··· DATA LINES

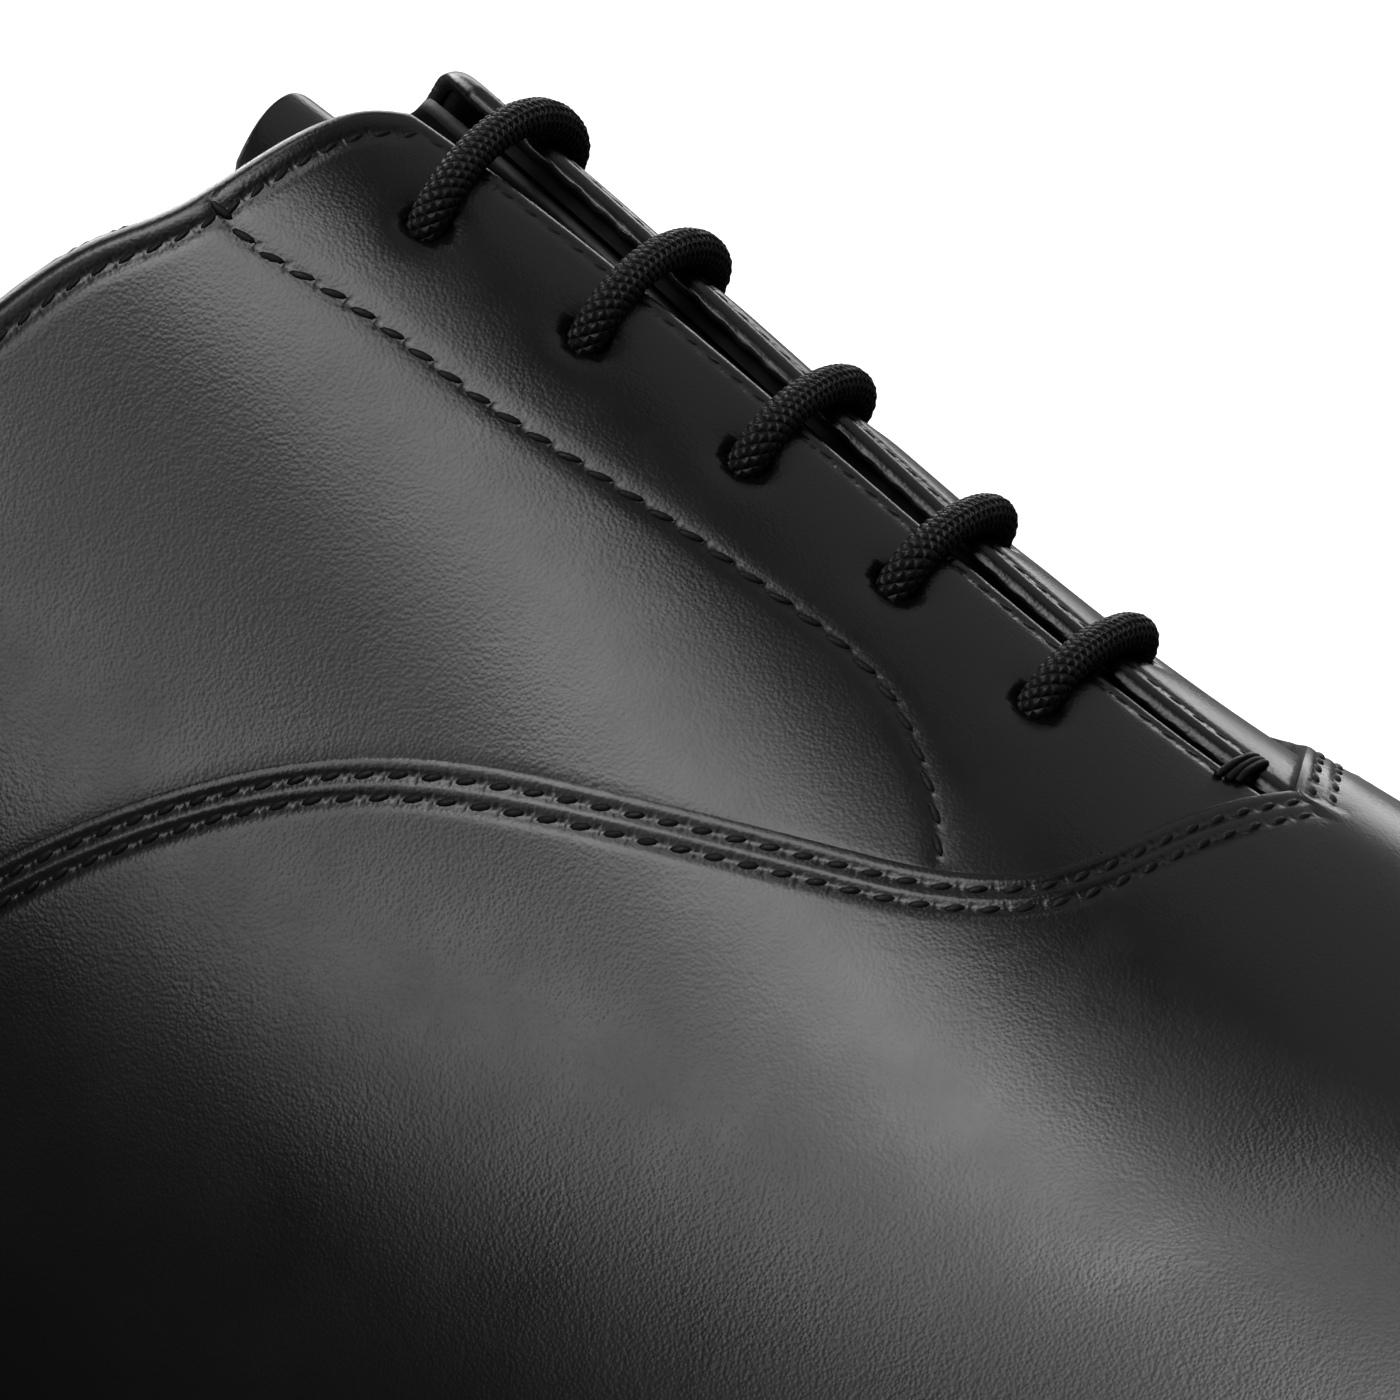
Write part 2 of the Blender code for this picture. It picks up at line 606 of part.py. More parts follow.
def make_heel(sole_leather, rubber):
    lifts = []
    lines = grid_lines(LAST_BACK, HEEL_BREAST)
    ground = -SHIFT.z
    for i, ((bottom, top), spread) in enumerate(zip(HEEL_LEVELS, HEEL_SPREAD)):
        last_one = i == len(HEEL_LEVELS) - 1
        name = "heel_top_piece" if last_one else f"heel_lift_{i + 1}"
        if i == 0:
            upper = level(OUTSOLE[1] - JOINT_GAP)
        else:
            upper = lambda x, z=top + ground: z
        lift = plate(name, rubber if last_one else sole_leather, lines, upper,
                     lambda x, z=bottom + ground: z, even(spread))
        if not last_one:
            lifts.append(lift)
    return lifts


def make_nails(steel, drilled):
    cutters = []
    for i, (x, y) in enumerate(NAIL_PLACES):
        foot = Vector((x, y, NAIL_FOOT - SHIFT.z))
        head = Vector((x, y, feather_height(x) + INSOLE[0] - NAIL_DEPTH))
        cylinder(f"heel_nail_{i + 1}", foot, head, NAIL_RADIUS, 8, "oxford_shoe", steel)
        below, above = foot - Vector((0, 0, NAIL_DEPTH)), head + Vector((0, 0, NAIL_CLEAR))
        cutters.append(cylinder(f"nail_hole_{i + 1}", below, above, NAIL_HOLE, 8, "cutters"))
    for piece in drilled:
        cut_with(piece, cutters)


# ---------------------------------------------------------------- lacing

def eyelet(row, side, off, shift=0.0):
    """A point at an eyelet, moved by a share towards the gap."""
    return on_last(EYELET_STATIONS[row - 1], EYELET_SHARES[row - 1] + shift, side, off)


def bar(row, start):
    """The lace from the inside of one eyelet, over the facings, into the one opposite."""
    up = [eyelet(row, start, off) for off in (-1.6, 1.0, 3.6)]
    up += [eyelet(row, start, 5.0, .012), eyelet(row, start, OVER, .035), eyelet(row, start, OVER, .06)]
    down = [eyelet(row, -start, OVER, .06), eyelet(row, -start, OVER, .035), eyelet(row, -start, 5.0, .012)]
    down += [eyelet(row, -start, off) for off in (3.6, 1.0, -1.6)]
    return up + down


def inner_run(start_row, end_row, side, lane):
    """The lace under the facing from one eyelet to a later one, past the eyelets between."""
    x0, x1 = EYELET_STATIONS[start_row - 1], EYELET_STATIONS[end_row - 1]
    v0, v1 = EYELET_SHARES[start_row - 1], EYELET_SHARES[end_row - 1]
    points = []
    for share in (.2, .35, .5, .65, .8):
        swerve = math.sin(math.pi * share) ** .6
        points.append(on_last(x0 + (x1 - x0) * share, v0 + (v1 - v0) * share + lane * swerve, side, UNDER))
    return points


def make_lace(cotton):
    """Straight bar lacing: five bars on top, the runs between the rows hidden under the facings."""
    route = [on_last(x, v, LATERAL, UNDER) for x, v in reversed(TAIL_EXIT)]
    route += bar(2, LATERAL) + inner_run(2, 4, MEDIAL, LANE) + bar(4, MEDIAL)
    route += inner_run(4, 5, LATERAL, 0.0) + bar(5, LATERAL) + inner_run(5, 3, MEDIAL, -LANE)
    route += bar(3, MEDIAL) + inner_run(3, 1, LATERAL, LANE) + bar(1, LATERAL)
    route += [on_last(x, v, MEDIAL, UNDER) for x, v in TAIL_EXIT[1:]]
    tube("lace", cotton, route, LACE_RADIUS)


def tail_route(side, floor_run):
    """A free end of the lace: down the wall from the tongue's edge, then along the sock."""
    x, v = TAIL_EXIT[-1]
    before = on_last(*TAIL_EXIT[-2], side, UNDER)
    start = on_last(x, v, side, UNDER)
    route = [start + (start - before).normalized() * CORD_GAP]
    route += [on_last(x, v, side, off) for x, v, off in TAIL_WALL]
    rest = SOCK[0] + LACE_RADIUS + 2 * CORD_GAP
    route += [Vector((x, y, feather_height(x) + rest)) for x, y in floor_run]
    return smooth_route(route, TAIL_PITCH)


def make_tails(cotton, tip_plastic):
    for side, word in ((LATERAL, "lateral"), (MEDIAL, "medial")):
        route = tail_route(side, TAIL_FLOOR[side])
        tube("lace_tail_" + word, cotton, route, LACE_RADIUS)
        ahead = (route[-1] - route[-2]).normalized()
        tip_start = route[-1] + ahead * CORD_GAP
        cylinder("aglet_" + word, tip_start, tip_start + ahead * AGLET_LENGTH, AGLET_RADIUS, 12,
                 "oxford_shoe", tip_plastic)


def make_bar_tack(thread):
    points = [on_last(TACK_STATION, v, LATERAL, TACK_HEIGHT) for v in TACK_SHARES]
    points += [on_last(TACK_STATION, v, MEDIAL, TACK_HEIGHT) for v in reversed(TACK_SHARES[:-1])]
    tube("bar_tack", thread, points, TACK_RADIUS, 1)


# ---------------------------------------------------------------- assembly

def main():
    for old in list(bpy.data.objects):
        bpy.data.objects.remove(old)
    for name in ("oxford_shoe", "cutters"):
        bpy.context.scene.collection.children.link(bpy.data.collections.new(name))
    black_calf = new_material("black_calf", (.012, .012, .013), .32)
    lining_leather = new_material("lining_leather", (.42, .30, .19), .6)
    black_lining = new_material("black_lining", (.020, .019, .018), .6)
    suede = new_material("heel_grip_suede", (.03, .028, .026), .85)
    fibre = new_material("stiffener_fibre", (.55, .50, .42), .8)
    tape = new_material("stay_tape", (.62, .60, .55), .8)
    insole_leather = new_material("insole_leather", (.50, .36, .22), .65)
    cork = new_material("cork", (.35, .22, .12), .9)
    steel = new_material("steel", (.55, .55, .56), .35, 1.0)
    sole_leather = new_material("sole_leather", (.10, .07, .05), .5)
    welt_leather = new_material("welt_leather", (.02, .018, .018), .45)
    sock_leather = new_material("sock_leather", (.40, .28, .17), .55)
    rubber = new_material("heel_rubber", (.02, .02, .02), .7)
    cotton = new_material("waxed_cotton", (.012, .012, .015), .5)
    tip_plastic = new_material("lace_tip_plastic", (.012, .012, .012), .3)
    thread = new_material("thread", (.015, .015, .015), .6)
    quarters = make_outer(black_calf)
    linings = make_linings(lining_leather, black_lining, suede)
    stays = make_stiffeners(fibre, tape)
    for side, word in ((LATERAL, "lateral"), (MEDIAL, "medial")):
        punch_eyelets(side, word, (quarters[side], stays[side], linings[side]))
    make_tongue(black_calf, black_lining)
    drilled = make_bottom(insole_leather, cork, steel, sole_leather, welt_leather, sock_leather)
    drilled += make_heel(sole_leather, rubber)
    make_nails(steel, drilled)
    make_lace(cotton)
    make_tails(cotton, tip_plastic)
    make_bar_tack(thread)


main()
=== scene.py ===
# %% [markdown]
# # A leather oxford shoe, piece by piece
# The shoe is built the way it is made: an upper of thin leathers drawn over a last, a lining
# inside it, and a welted bottom under it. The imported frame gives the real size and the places
# of everything. This script makes the leather, thread and cord that a close look shows.

# %% Load the frame
import math

import bmesh
import bpy
import numpy as np
from mathutils import Matrix, Vector
from mathutils.kdtree import KDTree


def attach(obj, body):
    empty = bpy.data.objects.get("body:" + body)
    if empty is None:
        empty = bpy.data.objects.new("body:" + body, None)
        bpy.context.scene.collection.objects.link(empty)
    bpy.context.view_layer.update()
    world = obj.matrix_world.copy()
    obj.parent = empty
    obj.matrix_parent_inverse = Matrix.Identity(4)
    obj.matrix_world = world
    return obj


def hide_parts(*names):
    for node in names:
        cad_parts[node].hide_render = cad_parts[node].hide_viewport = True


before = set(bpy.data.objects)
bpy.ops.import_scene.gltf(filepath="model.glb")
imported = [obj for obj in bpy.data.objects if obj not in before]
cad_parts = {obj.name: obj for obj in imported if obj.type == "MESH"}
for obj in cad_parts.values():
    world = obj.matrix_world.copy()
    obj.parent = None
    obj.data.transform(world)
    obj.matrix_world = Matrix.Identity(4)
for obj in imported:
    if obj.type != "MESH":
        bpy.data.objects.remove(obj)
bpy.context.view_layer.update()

# %% [markdown]
# ## The last
# A shoemaker works on a last, the solid form of a foot. Every leather lies on it, so one
# smooth surface carries them all. A place on it is a station (millimetres from the heel), a
# share of the section (0 at the feather edge where the upper meets the sole, 1 on the ridge)
# and a side. NumPy works on whole arrays of places at once, which keeps fine grids quick.

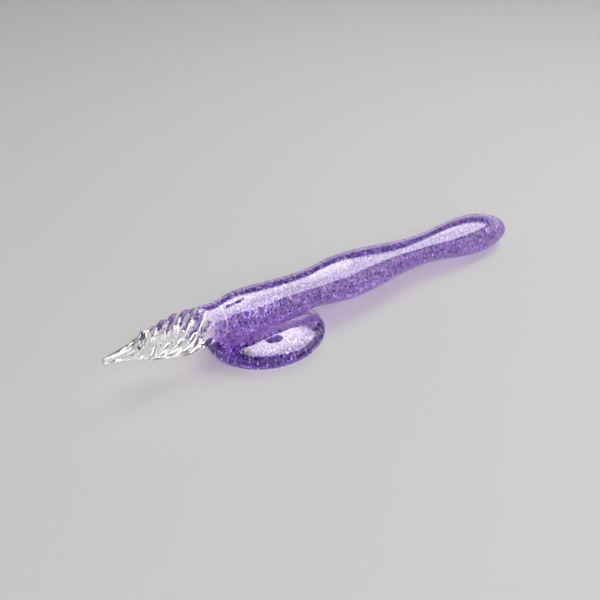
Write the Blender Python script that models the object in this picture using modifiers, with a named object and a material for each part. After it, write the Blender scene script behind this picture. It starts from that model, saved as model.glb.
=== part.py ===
"""A lampworked glass dip pen lying on its glass pen rest.

The pen is a clear twisted nib fused into a handle, which is a coloured glass core under a clear
casing. The rest is a pressed glass pebble, also a coloured core under a clear casing, with a
groove along its top. The pen lies in the groove and its tail touches the table.

World frame: the origin is the centre of the rest's flat underside, +Z is up, and the pen runs
along +X from its tip to its tail. Pen frame: +Z runs along the pen from the tip, +X is down.
"""

import math

import bmesh
import bpy

MM = 0.001

# Pen. A station is a distance along the pen from the end of the tip.
NIB_LENGTH = 32 * MM
HANDLE_LENGTH = 120 * MM

# Nib: each *_AT is a share of NIB_LENGTH, with the radius over the ridges there.
TIP_RADIUS = 0.8 * MM
POINT_AT, POINT_RADIUS = 0.3, 2.8 * MM  # where the drawn-out point ends
POINT_FLARE = 1.3  # 1 would make the point a straight cone
RIDGES_AT, RIDGES_RADIUS = 0.375, 4.1 * MM  # where the full ridges begin
NIB_SWELL_AT, NIB_SWELL_RADIUS = 0.7, 5.75 * MM
FADE_AT, FADED_AT = 0.76, 0.9  # the ridges run out between these places
FLUTE_COUNT = 8
FLUTE_SLOPE = 1.14  # tangent of the angle between a ridge and the pen's length
FLUTE_START = math.radians(8)  # turn of the first section round the pen
FLUTE_SHARE = 0.47  # groove depth, as a share of the radius over the ridges
FLUTE_SHARE_AT_TIP = 0.05
FLUTE_FULLNESS = 0.6  # 1 makes each ridge a plain arch, and less makes it fuller
TWIST_SHARE_AT_TIP = 0.12  # the drawn-out point is less twisted than the ridges
TWIST_SHARE_AT_NECK = 0.3
ROOT_LENGTH = 11 * MM
ROOT_END_RADIUS = 2 * MM

# Handle: each *_AT is a share of HANDLE_LENGTH, counted from the neck.
NECK_RADIUS = 5.2 * MM
FRONT_SWELL_AT, FRONT_SWELL_RADIUS = 0.07, 6.45 * MM
HOLLOW_AT, HOLLOW_RADIUS = 0.245, 5.7 * MM
GRIP_SWELL_AT, GRIP_SWELL_RADIUS = 0.38, 7.05 * MM
WAIST_AT, WAIST_RADIUS = 0.64, 4.9 * MM
BULB_AT, BULB_RADIUS = 0.85, 6.85 * MM
DROOP_AT, TAIL_DROOP = 0.6, 2.5 * MM  # the tail sags below the straight axis

CASING_WALL = 0.9 * MM
CORE_SETBACK = 3.5 * MM  # the coloured core starts this far behind the neck
GAP = 0.3 * MM  # between pieces that are fused or that rest on each other

# Pen rest: a flattened ellipsoid cut off at the table.
REST_LENGTH = 34.6 * MM
REST_WIDTH = 29.2 * MM
REST_EQUATOR = 3.8 * MM  # height of its widest section
REST_BULGE = 6.2 * MM  # from that section to the top of the uncut pebble
REST_TURN = math.radians(-15)  # its long side is not quite in line with the pen
REST_STATION = 48.4 * MM  # the pen's station over the middle of the rest
GROOVE_RADIUS = 11 * MM
GROOVE_FLOOR = 6.8 * MM  # above the table, at the middle of the rest
REST_CASING_WALL = 1.2 * MM
CUTTER_LENGTH = 3 * REST_LENGTH
CUTTER_OVERSHOOT = 1 * MM

# Facets
PEN_SIDES = 24
FLUTE_SIDES = 6  # for each ridge of the nib
NIB_RING_STEP = 1.1 * MM
PROFILE_STEPS = 7  # from a swell to the next waist
END_STEPS = 7
PEBBLE_SEGMENTS = 36
PEBBLE_RINGS = 18
GROOVE_SIDES = 72

HANDLE_SWELLS = (
    (0, NECK_RADIUS),
    (FRONT_SWELL_AT, FRONT_SWELL_RADIUS),
    (HOLLOW_AT, HOLLOW_RADIUS),
    (GRIP_SWELL_AT, GRIP_SWELL_RADIUS),
    (WAIST_AT, WAIST_RADIUS),
    (BULB_AT, BULB_RADIUS),
)


def smooth_step(value, start, end):
    """0 before start, 1 after end, and a smooth rise in between."""
    share = min(1.0, max(0.0, (value - start) / (end - start)))
    return share * share * (3 - 2 * share)


def handle_profile():
    """(radius, station) along the outside of the handle, from the neck to the end of the tail."""
    points = []
    for (start, first), (end, last) in zip(HANDLE_SWELLS, HANDLE_SWELLS[1:]):
        for step in range(PROFILE_STEPS):
            share = step / PROFILE_STEPS
            rise = (1 - math.cos(math.pi * share)) / 2
            along = start + (end - start) * share
            points.append((first + (last - first) * rise, NIB_LENGTH + HANDLE_LENGTH * along))
    for step in range(END_STEPS + 1):
        angle = math.pi / 2 * step / END_STEPS
        along = BULB_AT + (1 - BULB_AT) * math.sin(angle)
        points.append((BULB_RADIUS * math.cos(angle), NIB_LENGTH + HANDLE_LENGTH * along))
    return points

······

• [INSTRUCTIONS FOR THE TASK]
Repeat these lines exactly and nothing more: the one containing "sole_leather, welt_leather, sock_leather)", the one containing "bpy.context.scene.collection.objects.link(empty)", and all the lines between.

• [REPLY]
    drilled = make_bottom(insole_leather, cork, steel, sole_leather, welt_leather, sock_leather)
    drilled += make_heel(sole_leather, rubber)
    make_nails(steel, drilled)
    make_lace(cotton)
    make_tails(cotton, tip_plastic)
    make_bar_tack(thread)


main()
=== scene.py ===
# %% [markdown]
# # A leather oxford shoe, piece by piece
# The shoe is built the way it is made: an upper of thin leathers drawn over a last, a lining
# inside it, and a welted bottom under it. The imported frame gives the real size and the places
# of everything. This script makes the leather, thread and cord that a close look shows.

# %% Load the frame
import math

import bmesh
import bpy
import numpy as np
from mathutils import Matrix, Vector
from mathutils.kdtree import KDTree


def attach(obj, body):
    empty = bpy.data.objects.get("body:" + body)
    if empty is None:
        empty = bpy.data.objects.new("body:" + body, None)
        bpy.context.scene.collection.objects.link(empty)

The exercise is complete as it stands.